NER Network Analysis Section¶

What's going on here¶

These 3 functions are the foundations of the NER network analysis. Here's a brief explaination:

Extract_entities¶

This function is called once on all the dataframe, and it's used to extract all of the entities present in the newpaper articles. It returns a list of entities

Extract_entity_pairs¶

This function combines the entities in list of two entities, actually extracting what will become the edges of the graph

Generate_network_graph¶

The main function that creates a graph of the entities. It functions as follows:

First two filters¶

A first filter is passed if we have an entity to analyze, and it filters the entire dataframe. Then, a second filter is passed according to the conditions, which is a lambda passed as a parameter. Conditions will be specified in future functions

Pair the entities¶

We pair the entities using the function above extract_entity_pairs. We're left with a list

Create a new dataframe out of the list, sort the pairs in alphabetical order, then add a weight to the graph¶

Which means that the weight of a node will be heavier the more times the relationship is mentioned

Visualize the graph¶

First we create a networkx graph to visualize it, but to have a better experience we include the pyvis library

Add degree centrality¶

To have a better insight of how connected a node is, we included node centrality. The bar plot that's left is sorted from the most named entity

In [100]:
def extract_entities(text):
    doc = nlp(text)
    sent_entities=[]
    entity_labels = ['GPE', 'ORG','PER', 'LOC'] # we want to focus only on these entity types
    for sent in doc.sents:
        sent_entities += [ent.text for ent in sent.ents if ent.label_ in entity_labels]
    return sent_entities


def extract_entity_pairs(sent_entities):
    entity_pairs = list(combinations(sent_entities, 2))
    return entity_pairs


def generate_network_graph(conditions, entity=None):
    filtered_df = df
    if entity is not None:
        filtered_df = df[df['entities'].apply(lambda x: entity in x if isinstance(x, list) else False)]
    gen = filtered_df.loc[df.apply(conditions, axis=1), 'entities']

    entity_pairs = []
    for entities in gen:
        if isinstance(entities, list):  # Make sure we handle lists correctly
            entity_pairs += extract_entity_pairs(entities)

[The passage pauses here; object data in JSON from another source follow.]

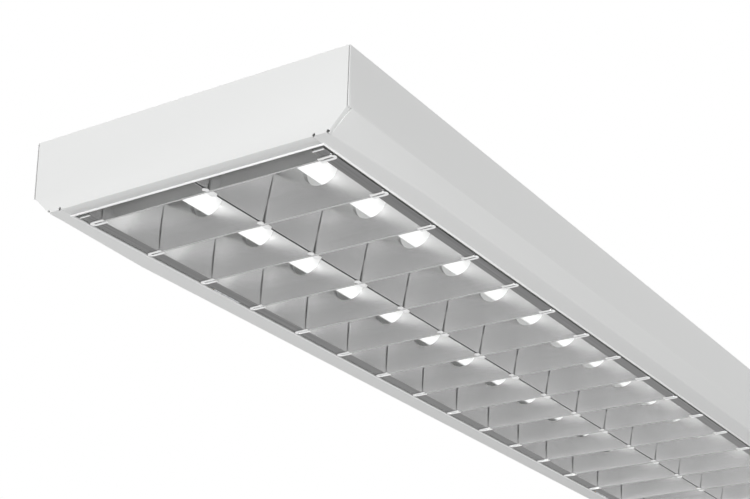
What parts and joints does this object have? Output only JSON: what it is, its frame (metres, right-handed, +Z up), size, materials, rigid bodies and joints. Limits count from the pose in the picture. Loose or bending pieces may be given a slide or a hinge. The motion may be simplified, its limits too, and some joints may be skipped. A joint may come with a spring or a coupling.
{
  "type": "surface-mounted louvre luminaire",
  "caption": "Long shallow ceiling luminaire: folded white steel housing with chamfered lower edges, linear tubes and a hinged parabolic cross-blade louvre.",
  "frame": {"origin": "centre of the housing's flat top face, which lies against the ceiling", "axes": "+Y along the tubes, +Z up into the ceiling, +X across the body; the louvre's hinge is on the -X side"},
  "size_m": [0.304, 1.23, 0.068],
  "materials": {
    "white_steel": "white polyester powder coat, low gloss",
    "louvre_aluminium": "satin anodised",
    "tube_glass": "clear glass with a white phosphor coating inside, so opaque white",
    "cap_aluminium": "brushed",
    "pin_brass": "plain turned",
    "holder_white": "white moulded",
    "rotor_white": "white moulded",
    "gear_case": "pale grey coated steel",
    "gear_terminals": "white moulded",
    "block_plastic": "natural white moulded",
    "grommet_rubber": "black",
    "brass_fittings": "plain",
    "lead_white": "white insulation",
    "lead_earth": "green insulation with a yellow stripe",
    "zinc_steel": "zinc plated"
  },
  "bodies": {
    "housing": {"ballast_case": "gear_case", "ballast_screws": "zinc_steel", "ballast_terminals": "gear_terminals", "cable_grommet": "grommet_rubber", "catch_spring_1": "zinc_steel", "catch_spring_2": "zinc_steel", "earth_lead": "lead_earth", "earth_nut": "brass_fittings", "earth_stud": "brass_fittings", "end_plate_far": "white_steel", "end_plate_near": "white_steel", "end_plate_rivets": "zinc_steel", "gear_cover": "white_steel", "gear_cover_screws": "zinc_steel", "hinge_leaves_tray": "zinc_steel", "hinge_pins": "brass_fittings", "housing_tray": "white_steel", "lampholder_left_far": "holder_white", "lampholder_left_near": "holder_white", "lampholder_right_far": "holder_white", "lampholder_right_near": "holder_white", "leads_far": "lead_white", "leads_near": "lead_white", "mains_leads": "lead_white", "terminal_block": "block_plastic", "terminal_screws": "brass_fittings"},
    "louvre": {"catch_tab_1": "zinc_steel", "catch_tab_2": "zinc_steel", "hinge_leaves_louvre": "zinc_steel", "louvre_blade_01": "louvre_aluminium", "louvre_blade_02": "louvre_aluminium", "louvre_blade_03": "louvre_aluminium", "louvre_blade_04": "louvre_aluminium", "louvre_blade_05": "louvre_aluminium", "louvre_blade_06": "louvre_aluminium", "louvre_blade_07": "louvre_aluminium", "louvre_blade_08": "louvre_aluminium", "louvre_blade_09": "louvre_aluminium", "louvre_blade_10": "louvre_aluminium", "louvre_blade_11": "louvre_aluminium", "louvre_blade_12": "louvre_aluminium", "louvre_blade_13": "louvre_aluminium", "louvre_blade_14": "louvre_aluminium", "louvre_blade_15": "louvre_aluminium", "louvre_blade_16": "louvre_aluminium", "louvre_blade_17": "louvre_aluminium", "louvre_centre_profile": "louvre_aluminium", "louvre_reflector_left": "louvre_aluminium", "louvre_reflector_right": "louvre_aluminium"},
    "tube_left": {"holder_rotor_left_far": "rotor_white", "holder_rotor_left_near": "rotor_white", "tube_caps_left": "cap_aluminium", "tube_glass_left": "tube_glass", "tube_pins_left": "pin_brass"},
    "tube_right": {"holder_rotor_right_far": "rotor_white", "holder_rotor_right_near": "rotor_white", "tube_caps_right": "cap_aluminium", "tube_glass_right": "tube_glass", "tube_pins_right": "pin_brass"}
  },
  "joints": [
    {"name": "louvre_hinge", "type": "hinge", "parent": "housing", "child": "louvre", "pos_m": [-0.11845, 0, -0.0668], "axis": [0, 1, 0], "range_deg": [0, 90]},
    {"name": "tube_left_turn", "type": "hinge", "parent": "housing", "child": "tube_left", "pos_m": [-0.0572, 0, -0.029], "axis": [0, 1, 0], "range_deg": [0, 90]},
    {"name": "tube_right_turn", "type": "hinge", "parent": "housing", "child": "tube_right", "pos_m": [0.0572, 0, -0.029], "axis": [0, 1, 0], "range_deg": [0, 90]}
  ]
}
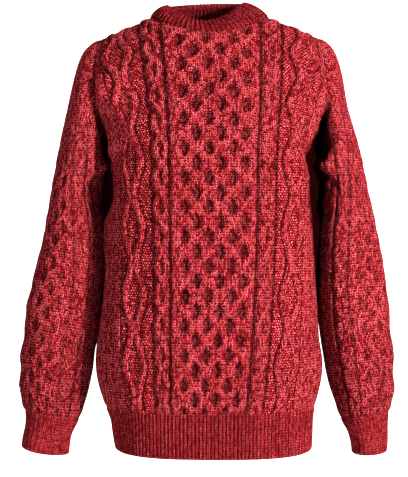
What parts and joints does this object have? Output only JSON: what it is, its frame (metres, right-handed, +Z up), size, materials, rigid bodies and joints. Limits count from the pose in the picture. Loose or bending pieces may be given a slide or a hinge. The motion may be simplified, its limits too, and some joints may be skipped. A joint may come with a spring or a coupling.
{
  "type": "aran pullover",
  "caption": "Red wool aran pullover with honeycomb, cables and diamonds, filled out as if worn, with open neck, cuffs and hem.",
  "frame": {"origin": "middle of the neck opening, level with the points where the neckband meets the shoulder tops, where the wearer's neck and shoulders hold the pullover", "axes": "+X to the right in the front view, -Y out of the front, +Z up"},
  "size_m": [0.5586, 0.2536, 0.6773],
  "materials": {
    "knit_wool": "matt heathered wool, heavy cable knit",
    "rib_wool": "matt heathered wool, ribbed"
  },
  "bodies": {
    "root": {"front_panel": "knit_wool", "back_panel": "knit_wool", "sleeve_left": "knit_wool", "sleeve_right": "knit_wool", "neckband": "rib_wool", "hem_rib_front": "rib_wool", "hem_rib_back": "rib_wool", "cuff_left": "rib_wool", "cuff_right": "rib_wool"}
  },
  "joints": []
}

    entity_pairs_df = pd.DataFrame(entity_pairs, columns=["source","target"])
    entity_pairs_df = pd.DataFrame(np.sort(entity_pairs_df.values, axis = 1), columns = entity_pairs_df.columns)
    # Let's add the value column so to add weight
    entity_pairs_df["value"] = 1
    entity_pairs_df = entity_pairs_df.groupby(["source","target"], sort=False, as_index=False).sum()

    # Create a graph from a pandas dataframe
    G = nx.from_pandas_edgelist(entity_pairs_df,
                                source = "source",
                                target = "target",
                                edge_attr = "value",
                                create_using = nx.Graph())

    # Add edges to the graph
    G.add_edges_from(entity_pairs)

    net = Network(notebook = True, width="1000px", height="700px", bgcolor='#222222', font_color='white', cdn_resources='remote', select_menu=True)

    node_degree = dict(G.degree)

    #Setting up node size attribute
    nx.set_node_attributes(G, node_degree, 'size')

    net.from_nx(G)
    net.show("mygraph.html")
    net.save_graph("mygraph.html")

    # degree centrality, this will do a research on the topic that's most talked about

    degree_dict = nx.degree_centrality(G)
    degree_df = pd.DataFrame.from_dict(degree_dict, orient='index', columns=['centrality'])
    degree_df.sort_values('centrality', ascending= False)[0:9].plot(kind="bar")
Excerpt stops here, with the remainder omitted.